In two separate hearings on December 31, 1999, the court sentenced Appellant to twenty years of imprisonment and assessed a $5,000 dollar fine in each case. (2) The court also cumulated the sentences as permitted by Tex. Code Crim. Proc. Ann. art. 42.08(a) (Vernon Supp. 2001). The Judgment Revoking Probation in cause number 114-81328-97 provides that the sentence assessed in that case "shall begin immediately upon the completion of the sentence assessed in cause number 114-81329-97." After assessing punishment, the court entered an order in each case granting Appellant permission to appeal "the cumulation portion of the sentence." Appellant gave proper notice of appeal.

Appellant's court-appointed attorney filed a brief in each case in which he states that the appeal of the cumulation of Appellant's sentences is frivolous and without merit.
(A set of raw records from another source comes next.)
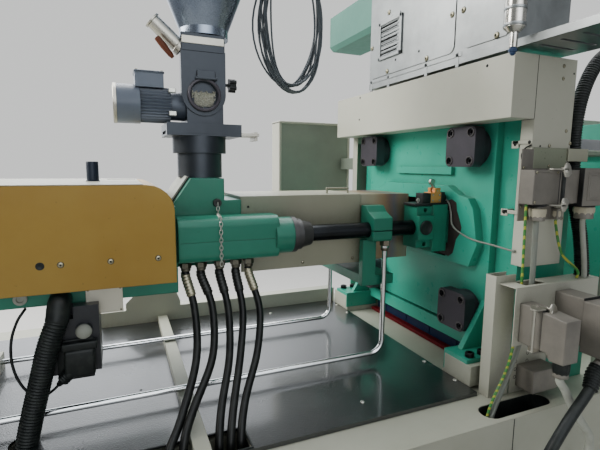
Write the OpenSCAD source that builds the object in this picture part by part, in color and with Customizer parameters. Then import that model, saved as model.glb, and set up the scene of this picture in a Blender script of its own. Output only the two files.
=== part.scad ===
// Injection moulding machine, horizontal, with a hydraulic clamp and a screw injection unit.
// X runs along the machine from the injection unit to the clamp, +Y is the operator's side.
// Pieces are written from the middle of the fixed platen's injection face, on the injection
// axis, and place() stands them on the floor with the origin under the middle of the machine.

/* [Machine] */
// Height of the injection axis above the floor
axis_h = 1270; // [1180:10:1400]
// Smallest gap left between pieces that slide past each other
slide_gap = 0.3; // [0.2:0.1:1]
// Radial running clearance of shafts in their bushes
fit_gap = 0.05; // [0.02:0.01:0.08]

/* [Bed] */
// Length of the bed behind the fixed platen's injection face
bed_rear = 2220; // [2150:10:2400]
// Length of the bed in front of that face
bed_front = 2700; // [2660:10:2900]
// Width of the bed's edge outside the portal's side
bed_margin = 111; // [100:1:160]
// Drop from the injection axis to the bed's deck
deck_drop = 492; // [480:2:520]
// Height of the levelling feet
foot_h = 70; // [50:5:110]
// Length of the passage across the bed below the mould
tunnel_l = 800; // [700:10:880]
// Height of the passage's roof above the floor
tunnel_h = 560; // [450:10:600]
// Width of the well through which mouldings fall
well_w = 560; // [500:10:600]
// Length of the motor bay in the bed's operator side
bay_l = 900; // [800:10:1000]

/* [Drip tray] */
// Distance of the tray's edge inside the portal's side
tray_inset = 24; // [15:1:50]
// Height of the tray above the deck
tray_h = 12; // [8:1:20]
// Thickness of the tray's sheet
tray_t = 3; // [2:0.5:4]
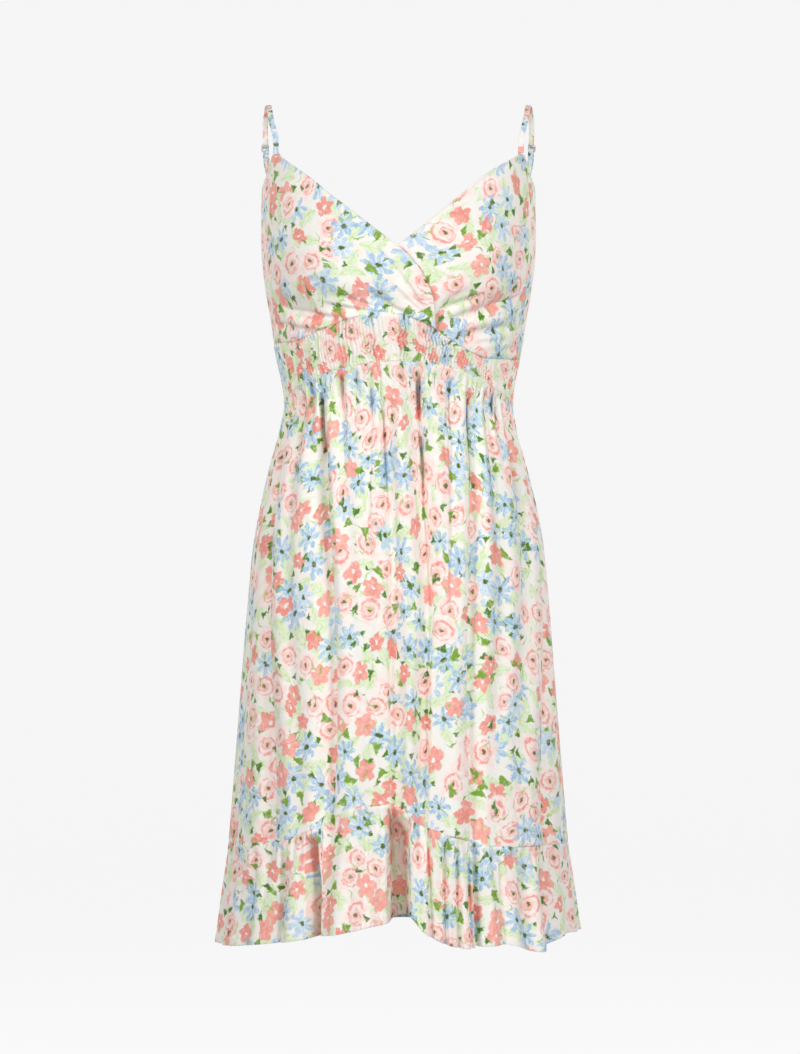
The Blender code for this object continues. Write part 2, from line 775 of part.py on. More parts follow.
def slotted_plate(name, route, place, width, lengths):
    """A small wire frame: bars across it in turn with slots, their lengths given along the strap."""
    centre, along, across, out = route.frame(place)
    along, across, out = unit(along), unit(across), unit(out)
    stops = np.concatenate([[0.0], np.cumsum(lengths)]) - sum(lengths) / 2
    sides = np.array([-width / 2, -width / 2 + HARDWARE_BAR, width / 2 - HARDWARE_BAR, width / 2])
    points = []
    for rise in (-HARDWARE_THICKNESS / 2, HARDWARE_THICKNESS / 2):
        for stop in stops:
            for offset in sides:
                points.append(centre + stop * along + offset * across + rise * out)
    layer = len(stops) * 4

    def solid(row, column):
        inside = 0 <= row < len(stops) - 1 and 0 <= column < 3
        return inside and not (column == 1 and row % 2 == 1)

    faces = []
    for row in range(len(stops) - 1):
        for column in range(3):
            if not solid(row, column):
                continue
            low, high = row * 4 + column, (row + 1) * 4 + column
            corners = [low, low + 1, high + 1, high]
            faces.append([corner + layer for corner in corners])
            faces.append(corners[::-1])
            neighbours = [(row - 1, column), (row, column + 1), (row + 1, column), (row, column - 1)]
            for edge, (next_row, next_column) in enumerate(neighbours):
                if not solid(next_row, next_column):
                    first, second = corners[edge], corners[(edge + 1) % 4]
                    faces.append([first, second, second + layer, first + layer])
    return make_object(name, points, faces, METAL_COLOUR, METAL_ROUGHNESS, 1.0)


def strap_side(name, side):
    route = Route(side)
    slider, ring = strap_places(route)
    strap("strap_" + name, route)
    strap_tab("strap_tab_" + name, route)
    slider_lengths = [HARDWARE_BAR, SLIDER_SLOT, HARDWARE_BAR, SLIDER_SLOT, HARDWARE_BAR]
    slotted_plate("slider_" + name, route, slider, SLIDER_WIDTH, slider_lengths)
    slotted_plate("ring_" + name, route, ring, RING_WIDTH, [HARDWARE_BAR, RING_SLOT, HARDWARE_BAR])


def face_outward():
    """Turns every object's faces outward."""
    for thing in bpy.context.scene.collection.objects:
        mesh = thing.data
        mesh.calc_loop_triangles()
        volume = 0.0
        for triangle in mesh.loop_triangles:
            a, b, c = (Vector(mesh.vertices[corner].co) for corner in triangle.vertices)
            volume += a.dot(b.cross(c))
        if volume < 0:
            mesh.flip_normals()


def main():
    clear_scene()
    front_bodice("bodice_front_right", upper_bodice, -1, RIGHT_NECK_EDGE)
    front_bodice("bodice_front_left", lower_bodice, 1, LEFT_NECK_EDGE)
    back_bodice()
    waistband("waistband_front", -90.0)
    waistband("waistband_back", 90.0)
    skirt_panel("skirt_front", -90.0)
    skirt_panel("skirt_back", 90.0)
    ruffle("ruffle_front", -90.0)
    ruffle("ruffle_back", 90.0)
    strap_side("left", 1)
    strap_side("right", -1)
    face_outward()


main()
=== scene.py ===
"""Scene for the wrap-front mini dress: fine cloth, flower print, stitching, light and camera.

Every cloth piece of the model is made again as a thin shell on the same form, with finer gathers and
creases. Sizes are in millimetres and angles in degrees, as in the model: 0 is the centre front, 90 the
wearer's left side seam (+X), 180 the centre back and -90 the right side seam. The front faces -Y.
"""

import math
from functools import partial

import bpy
import numpy as np
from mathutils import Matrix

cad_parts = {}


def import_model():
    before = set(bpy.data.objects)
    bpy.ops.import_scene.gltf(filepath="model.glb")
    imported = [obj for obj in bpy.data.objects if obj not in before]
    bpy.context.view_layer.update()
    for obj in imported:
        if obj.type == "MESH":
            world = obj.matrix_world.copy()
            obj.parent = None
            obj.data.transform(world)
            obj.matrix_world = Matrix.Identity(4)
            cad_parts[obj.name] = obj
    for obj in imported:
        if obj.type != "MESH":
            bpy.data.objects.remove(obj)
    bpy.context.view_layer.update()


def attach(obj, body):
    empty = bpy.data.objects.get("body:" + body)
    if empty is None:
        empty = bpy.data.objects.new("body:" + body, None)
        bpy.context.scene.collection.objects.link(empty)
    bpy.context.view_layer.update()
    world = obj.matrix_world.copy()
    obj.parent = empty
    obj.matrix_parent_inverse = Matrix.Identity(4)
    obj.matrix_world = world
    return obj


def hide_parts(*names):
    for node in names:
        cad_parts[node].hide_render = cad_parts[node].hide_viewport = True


METRES = 0.001
CLOTH = 0.7
SEAM_GAP = 0.3
SEAM_LAP = 2.5
SIDE_SEAM = 90.0
PROBE_ANGLE = 0.2
WANDER_KNOTS = 512
WANDER_START = 40.0

# The bare form: its half width, its depth in front of and behind the side seams, and how square it is.
FORM = [
    # height, half_width, front, back, squareness
    (-910.0, 192.5, 157.0, 157.0, 2.1),
    (-782.0, 180.0, 148.0, 148.0, 2.1),
    (-654.0, 169.6, 140.0, 140.0, 2.1),
    (-537.0, 160.0, 131.0, 132.0, 2.1),
    (-462.0, 152.5, 121.0, 124.0, 2.1),
    (-409.0, 143.0, 111.0, 113.0, 2.1),
    (-370.0, 134.0, 101.0, 101.0, 2.1),
    (-340.0, 125.5, 94.0, 91.0, 2.1),
    (-316.0, 121.7, 90.0, 85.0, 2.1),
    (-292.0, 124.5, 92.0, 85.0, 2.1),
    (-260.0, 131.5, 98.0, 88.0, 2.15),
    (-228.0, 136.0, 106.0, 94.0, 2.2),
    (-196.0, 141.6, 111.0, 99.0, 2.25),
    (-155.0, 145.8, 111.0, 103.0, 2.3),
    (-120.0, 146.0, 105.0, 100.0, 2.35),
    (-87.0, 145.0, 96.0, 94.0, 2.4),
    (-40.0, 139.0, 84.0, 84.0, 2.4),
]

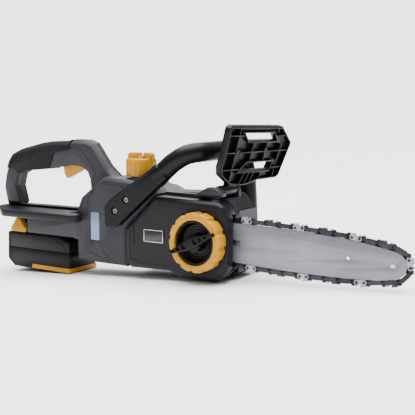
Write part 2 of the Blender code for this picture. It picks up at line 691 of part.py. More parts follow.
COVER_OUTLINE = ((-78, 133.6), (26, 130), (35, 125), (40.5, 108), (40.5, 40), (30, 25), (18, 22.6), (-34, 22.6),
                 (-56, 28.5), (-122, 26), (-131.6, 33.5), (-131.6, 83))
COVER_WALL = 2.6
COVER = make_piece("sprocket_cover", prism(COVER_OUTLINE, COVER_Y, PAD_Y - 0.4, "Y", 0.0, 4.0), DARK, SAW)
COVER_SPACE = prism(inset_outline(COVER_OUTLINE, COVER_WALL), COVER_Y + COVER_WALL, PAD_Y + 2, "Y", 0.0, 3.0)
boolean(COVER, make_piece("cover_space", COVER_SPACE, DARK, SAW), "DIFFERENCE")
boolean(COVER, box_tool("chain_exit", (24, -7, 34), (50, 5, 113)), "DIFFERENCE")
boolean(COVER, cylinder_tool("stud_opening", 10.0, COVER_Y - 2, COVER_Y + 6, "Y", (0, 0, 0), 20, BAR_LINE),
        "DIFFERENCE")
smooth(COVER, 25)
BADGE_OUTLINE = rounded(((-95, 68), (-62, 68), (-62, 85), (-95, 85)), 2, 2)
make_piece("cover_badge", prism(BADGE_OUTLINE, COVER_Y - 1.5, COVER_Y - GAP, "Y"), BADGE, SAW)


# Tension ring, its cam behind the cover, and the clamp knob, all turning about the clamp stud.

RING_RADIUS = 41.0
RING_INNER = 31.0
RING_NOTCHES = 12
CAM_LOW = 20.0
CAM_RISE = 3.0


def ring_outline():
    """Scalloped outer rim of the tension ring."""
    points = []
    for i in range(RING_NOTCHES):
        start = 360 * i / RING_NOTCHES
        points += arc((0, 0), RING_RADIUS, start, start + 20, 3)
        points += arc((0, 0), RING_RADIUS - 2.2, start + 23, start + 27, 1)
    return points


def cam_outline():
    """Snail cam whose radius rises over half a turn and falls back over the other half."""
    points = []
    for i in range(36):
        angle = math.radians(10 * i)
        radius = CAM_LOW + CAM_RISE * (1 - abs(i - 18) / 18)
        points.append((radius * math.cos(angle), radius * math.sin(angle)))
    return points


RING = make_piece("tension_ring", prism(ring_outline(), -44, COVER_Y - GAP, "Y", 0.0, 2.0), YELLOW, BAR_LINE)
boolean(RING, cylinder_tool("ring_bore", RING_INNER, -48, -20, "Y", (0, 0, 0), 40, BAR_LINE), "DIFFERENCE")
smooth(RING, 30)
CAM = make_piece("tension_cam", prism(cam_outline(), -22.9, -20.0), STEEL, BAR_LINE)
boolean(CAM, cylinder_tool("cam_bore", 9.6, -25, -18, "Y", (0, 0, 0), 24, BAR_LINE), "DIFFERENCE")
KNOB_PROFILE = ((8.9, -27.0), (30.5, -27.0), (30.5, -41.5), (27.5, -41.5), (24.5, -31.5), (13.0, -30.5),
                (11.0, -36.0),
                (8.9, -36.0))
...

Counsel also states that he has delivered a copy of each brief to Appellant and has advised him of his right to examine the appellate record, his right to file a pro se brief, and of the filing deadline. Appellant has not filed a pro se brief, and the filing deadline has now expired.

In compliance with Anders v. California, 386 U.S. 738 (1967) and Gainous v. State, 436 S.W.2d 137 (Tex. Crim. App. 1969), Appellant's counsel states that he has diligently reviewed the record in this case as well as all applicable statutory and case law. He further states that based upon his review, he is of the opinion that the record reflects no reversible error. Counsel's brief includes a detailed chronology of the procedural history of the case as well as a professional evaluation of the record in compliance with Anders, Gainous, and Stafford v. State, 813 S.W.2d 503 (Tex. Crim. App. 1991).

Although Appellant's counsel raised no arguable issues for appeal, we are required to independently review the record and make our own determination of the merits of this appeal. Stafford, 813 S.W.2d at 511. Based upon our review, we find no arguable legal issues relating to the trial court's cumulation order and therefore conclude that the appeal is frivolous. As required by Stafford, Appellant's counsel filed a motion to withdraw along with his Anders brief. Because we find no reversible error after our consideration of counsel's brief and the record before us, the judgments of the trial court are affirmed. Counsel's motion to withdraw is hereby granted.

 

Opinion delivered October 24, 2001.

Panel consisted of Davis, C.J., Worthen, J., and Griffith, J.

 
(DO NOT PUBLISH)

1. Because the procedural history of the two cases is virtually identical, we consider them together on appeal.

2. The hearing in cause number 114-81329-97 was held first.